Beliau putra paman Rasulullah saw. yang urutan silsilah nasabnya bertemu dengan Rasulullah saw. pada kakeknya yang pertama, yaitu Abdul Muthalib bin Hasyim. Bapaknya bernama Abu Thalib, saudara kandung Abdullah, ayahanda Rasulullah saw.
Nama kecil Ali r.a. adalah Asad. Ini merupakan nama pemberian ibunya yang diambil dari nama bapaknya, yaitu Asad bin Hasyim. Nama kecil Ali ini diketahui dari syairnya yang ber-bahar rajaz yang beliau dendangkan pada peristiwa Khaibar. Ia berkata:
Akulah Haisarah, sebuah nama pemberian bunda
Nama singa hutan yang seram wajahnya [2]
Nama ini diberikan oleh ibundanya tanpa sepengetahuan ayahandanya, karena ketika itu sang ayah sedang bepergian. Ketika pulang dan diberitahukan tentang nama anaknya, ia tidak setuju lalu menggantinya dengan nama Ali.
Riwayat yang menjelaskan dan menentukan tahun kelahiran Ali sangat banyak dan beragam. Al-Hasan Al-Basri berpendapat, Ali r.a. lahir pada tahun 15 atau 16 tahun sebelum bi'tsah, Ali lahir pada tahun 10 sebelum bi'tsah. Pendapat ini diunggulkan oleh Ibnu Hajar.
Dalam hal ini Al-Baqir Muhammad bin Ali menyebutkan dua pendapat; pendapat pertama adalah sebagaimana pendapat Ibnu Ishak yang diunggulkan oleh Ibnu Hajar, yaitu Ali lahir pada tahun 10 sebelum bi'tsah. Sedangkan pendapat kedua, Ali lahir pada tahun 5 sebelum bi'tsah.
Al-Fakihy menyebutkan, "Ali adalah putra pertama Bani Hasyim yang lahir di lubang Ka'bah.
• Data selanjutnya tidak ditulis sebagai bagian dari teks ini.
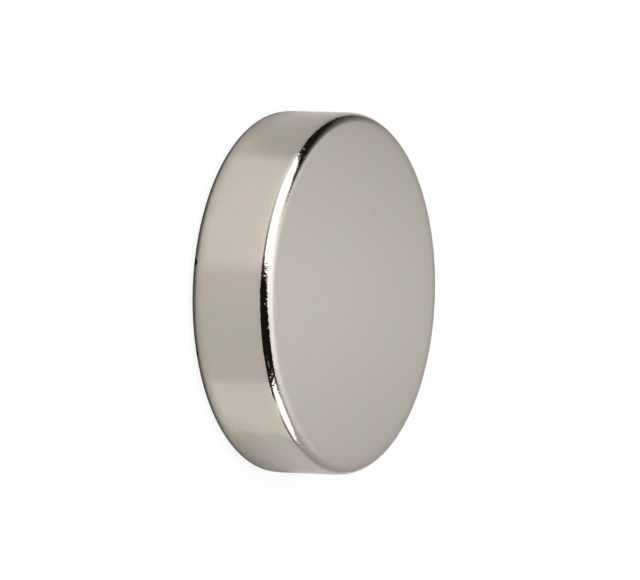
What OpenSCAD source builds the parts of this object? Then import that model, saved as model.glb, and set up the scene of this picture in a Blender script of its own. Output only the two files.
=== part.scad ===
// Disc magnet: one plain disc of sintered magnet alloy under a bright nickel skin.
//
// The blank is tumbled before it is plated, so both rims are worn round. Each rim is three
// arcs that run into one another: a tight arc in the middle, and on either side of it a long
// shallow run-out, which meets the flat face or the straight side without a line.
//
// Sizes are in millimetres. The disc lies on its lower face at Z = 0, with its axis on Z.

/* [Disc] */
// Diameter over the straight side
disc_d = 20; // [8:0.5:60]
// Thickness from face to face
disc_t = 5; // [4:0.25:30]

/* [Rims] */
// Radius of the tight arc in the middle of a rim
rim_r = 0.6; // [0.2:0.05:0.8]
// Radius of the shallow run-outs on either side of that arc
runout_r = 4; // [1:0.25:6]
// Angle that each run-out turns through, in degrees
runout_turn = 6; // [2:0.5:10]

/* [Hidden] */
$fn = 360;

nickel = [0.83, 0.80, 0.76];

// The tight arc is drawn this much too large: it then crosses the run-outs where it would only
// have touched them, and no sliver of a face is left at the joins.
lap = 0.00002;

// How far the tight arc's centre lies inside the face, and as far inside the side
rim_inset = runout_r - (runout_r - rim_r) * cos(runout_turn);
// How far the rounding reaches along the face, and as far down the side
rim_reach = rim_inset + (runout_r - rim_r) * sin(runout_turn);

disc_r = disc_d / 2;
side_end = disc_t - rim_reach;
face_end = disc_r - rim_reach;
tip = [disc_r - rim_inset, disc_t - rim_inset];

// A point past the tight arc, out from its centre at an angle to the face
function past_tip(angle) = tip + 2 * rim_r * [cos(angle), sin(angle)];

// The part of a run-out's circle that lies between its flat end and the tight arc
module runout(centre, bounds) {
    intersection() {
        translate(centre) circle(r = runout_r);
        polygon(bounds);
    }
}

// Half of the disc's cross-section above its middle plane, from the axis out to the side
module upper_section() {
    polygon([
        [0, disc_t / 2], [disc_r, disc_t / 2], [disc_r, side_end], [tip.x, side_end],
        tip, [face_end, tip.y], [face_end, disc_t], [0, disc_t]
    ]);
    translate(tip) circle(r = rim_r + lap);
    runout([face_end, disc_t - runout_r],
        [[face_end, tip.y], tip, past_tip(90 - runout_turn), [face_end, disc_t + rim_r]]);
    runout([disc_r - runout_r, side_end],
        [[tip.x, side_end], tip, past_tip(runout_turn), [disc_r + rim_r, side_end]]);
}

module magnet() {
    color(nickel) rotate_extrude() {
        upper_section();
        translate([0, disc_t]) mirror([0, 1]) upper_section();
    }
}

magnet();
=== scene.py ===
"""Disc magnet in bright nickel plating, lying on its flat face in a small light tent."""

import math

import bmesh
import bpy
from bpy.props import FloatProperty, FloatVectorProperty, IntProperty, PointerProperty
from mathutils import Matrix, Vector


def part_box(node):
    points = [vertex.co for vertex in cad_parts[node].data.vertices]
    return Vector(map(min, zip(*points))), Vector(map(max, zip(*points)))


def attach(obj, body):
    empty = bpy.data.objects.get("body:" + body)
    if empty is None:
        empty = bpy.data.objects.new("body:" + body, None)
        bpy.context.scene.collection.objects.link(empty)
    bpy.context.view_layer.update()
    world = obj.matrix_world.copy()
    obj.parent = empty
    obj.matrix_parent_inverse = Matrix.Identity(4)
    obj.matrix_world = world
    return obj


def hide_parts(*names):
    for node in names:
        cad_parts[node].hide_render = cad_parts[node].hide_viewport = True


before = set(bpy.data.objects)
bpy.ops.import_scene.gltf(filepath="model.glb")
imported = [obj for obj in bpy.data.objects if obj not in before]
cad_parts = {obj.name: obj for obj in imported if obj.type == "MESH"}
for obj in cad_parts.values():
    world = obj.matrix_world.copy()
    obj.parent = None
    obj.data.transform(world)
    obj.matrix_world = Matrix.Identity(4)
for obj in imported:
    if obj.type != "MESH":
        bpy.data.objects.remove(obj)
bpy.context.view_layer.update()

bl_info = {
    "name": "Disc Magnet",
    "version": (1, 0, 0),
    "blender": (4, 5, 0),
    "location": "View3D > Sidebar > Magnet",
    "description": "A nickel-plated disc magnet with tumbled rims, and a light tent to show it in",
    "category": "Add Mesh",
}

DISC_LOW, DISC_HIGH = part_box("magnet")
MM = 0.001


# ---------------------------------------------------------------------------------------------
# Settings


class MagnetShape(bpy.types.PropertyGroup):
    """Sizes of the disc"""

    diameter: FloatProperty(
        name="Diameter",
        description="Diameter over the straight side",
        default=DISC_HIGH.x - DISC_LOW.x,
        unit="LENGTH",
        precision=5,
    )
    thickness: FloatProperty(
        name="Thickness",
        description="Height from face to face",
        default=DISC_HIGH.z - DISC_LOW.z,
        unit="LENGTH",
        precision=5,
    )
    rim_radius: FloatProperty(
        name="Rim radius",
        description="Radius of the tight arc in the middle of each rim",
        default=0.6 * MM,
        unit="LENGTH",
        precision=5,
    )
    runout_radius: FloatProperty(
        name="Run-out radius",
        description="Radius of the shallow arcs on either side of the tight one",
        default=4 * MM,
        unit="LENGTH",
        precision=5,
    )
    runout_turn: FloatProperty(
        name="Run-out turn",
        description="Angle that each run-out turns through",
        default=math.radians(6),
        subtype="ANGLE",
    )
    facets: IntProperty(
        name="Facets",
        description="Facets round the disc",
        default=512,
        min=64,
        max=1024,
    )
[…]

Hal ini sebagaimana disebutkan oleh Al-Hakim, "Banyak hadits mutawatir menyebutkan bahwa Ali lahir di lubang Ka'bah."
Meninggal: 29 Januari 661 M, Masjid Agung Kufah, Kufah, Irak.
Tempat peristirahatan: Najaf, Irak
Dikenal atas: Sahabat dan sepupu Nabi Muhammad
Pasangan: Umamah binti Zainab (m. ?-661 M), Fatimah az-Zahra (m. ?-632 M), Fatimah binti Hizam), Asma binti Umays
Anak: Husain bin Ali, Abbas bin Ali, Hasan bin Ali, Zainab binti Ali, Ummi Khultsum bin Ali, Muhammad bin al-Hanafiyah, Muhsin bin Ali, Muhammad al-Awsat bin Ali, Umar bin Ali, Utsman bin Ali, jafar bin Ali, Abdullah bin Ali, Ubaid Allah bin Ali, Abi Bakr bin Ali, Awn bin Ali, Ruqayah binti Ali, Musa bin Ali, Khadija binti Ali, Yahya bin Ali, Jumana bin Ali, Um al-Kiram binti Ali, Ramla binti Ali, Um Hani binti Ali, Um Salma binti Ali, Um Jafar bin Ali, Um Jafar binti Ali, Umamah binti Ali, Nafesa binti Ali, Um al-Hasan binti Ali, Maymunah binti Ali, Muhammad al-Asghar bin Ali, Fatimah binti Ali.
Pembaiatan Ali bin Abi Thalib
Ali r.a. dibai'at menjadi khalifah dengan cara pemilihan. Yaitu setelah syahidnya sang khalifah Utsman bin Affan r.a. di tangan para pembelot yang datang dari berbagai penjuru beberapa daerah yang berbeda-beda, dan beberapa kabilah yang beragam. Sebuah peristiwa yang belum pernah terjadi sebelumnya dan tidak meninggalkan sedikitpun kebaikan pada agama. Yaitu setelah mereka berhasil membunuh secara zalim, dusta dan penuh permusuhan. Tepatnya pada malam Jum'at, 18 Dzulhijjah tahun 35 H. [3] Kemudian para sahabat yang masih tinggal di Madinah segera mengangkat dan membai'at Ali r.a. sebagai khalifah. Karena tidak ada lagi yang lebih utama secara mutlak ketika itu selain Ali r.a. Maka tidak seorangpun yang berani mengklaim kekhilafahan itu untuk dirinya setelah Utsman bin Affan. Demikian juga dengan Abu Sabthain r.a. tak sedikitpun ia mengingkinkan jabatan itu. Untuk itu, ia menolak pembai'atan tersebut kecuali setelah dipaksa oleh para sahabat yang masih tersisa di Madinah. Dan juga karena khawatir akan terjadi fitnah yang lebih besar dan lebih lebar.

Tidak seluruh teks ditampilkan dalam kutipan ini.